Dans sa résolution 1304 (adoptée le 16 juin 2000), le Conseil de Sécurité de l’ONU avait instruit le Rwanda et l’Ouganda à fournir des réparations. La Résolution prévoyait également la présentation par le Secrétaire Général de l’ONU d’une évaluation des torts causés, afin de déterminer les réparations. En décembre 2005, la Cour Internationale de Justice (CIJ) avait condamné l’Ouganda à réparer les conséquences de son invasion en RDC. La CIJ avait laissé l’Ouganda et le Congo convenir à l’amiable du montant des réparations. Les dommages proposés par les autorités congolaises se fixaient de 6 à 10 milliards USD.

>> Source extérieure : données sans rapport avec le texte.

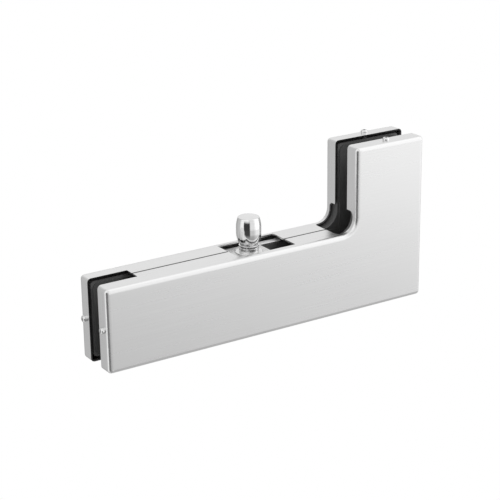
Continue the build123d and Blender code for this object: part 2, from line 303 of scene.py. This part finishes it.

« Ce qui est vrai, c’est que la suite du dossier de condamnation de l’Ouganda est louche. Après la sentence de la Cour internationale de justice, l’avocat de la RDC, le professeur Tshibangu Kalala, avait remis le dossier entre les mains du ministre congolais de la Justice, Alexis Tambwe Mwamba, qui avait aussi participé d’une manière ou d’une autre aux crimes parce qu’il avait une responsabilité dans la rébellion du RCD (Rassemblement congolais pour la démocratie), au compte duquel les deux armées étrangères se battaient. Il garde le dossier et on se demande pourquoi ce silence ? Les politiques doivent dépolitiser l’affaire », insiste Aline Engbe.
Des traces en voie de disparaître
Aujourd’hui, aucune victime n’a obtenu justice, tandis que les chefs militaires rwandais et ougandais impliqués dans ce carnage, sont toujours libres. Aucun responsable politique ni militaire n’a été appelé à répondre de ses crimes devant la justice. « Au-delà de la peine, meurtrissures, on retiendra curieusement que le gouvernement central est resté passif, pire même après la guerre, comme si rien ne s’était passé », indigne Marcus Wanyele, juriste et défenseur des droits humains. Il poursuit que l’espace est en train d’être spolié au vu et au su des autorités. C’est pour effacer les traces des atrocités. « Demain ils nous demanderont où est-ce que les victimes ont été enterrées? Personne ne saura montrer le lieu ».
D’autres vont jusqu’à se demander pourquoi on ne cite pas des congolais qui avaient fait recours à ces armées étrangères. « Plus de 1200 morts et 3000 blessés, c’est trop. La RDC doit se prendre en charge », tonne Mayifilua Innocent, chercheur et activiste. Et bizarrement, ce sont les mêmes pays qui sont rappelés pour « venir à bout » de la guerre de l’Est du Pays.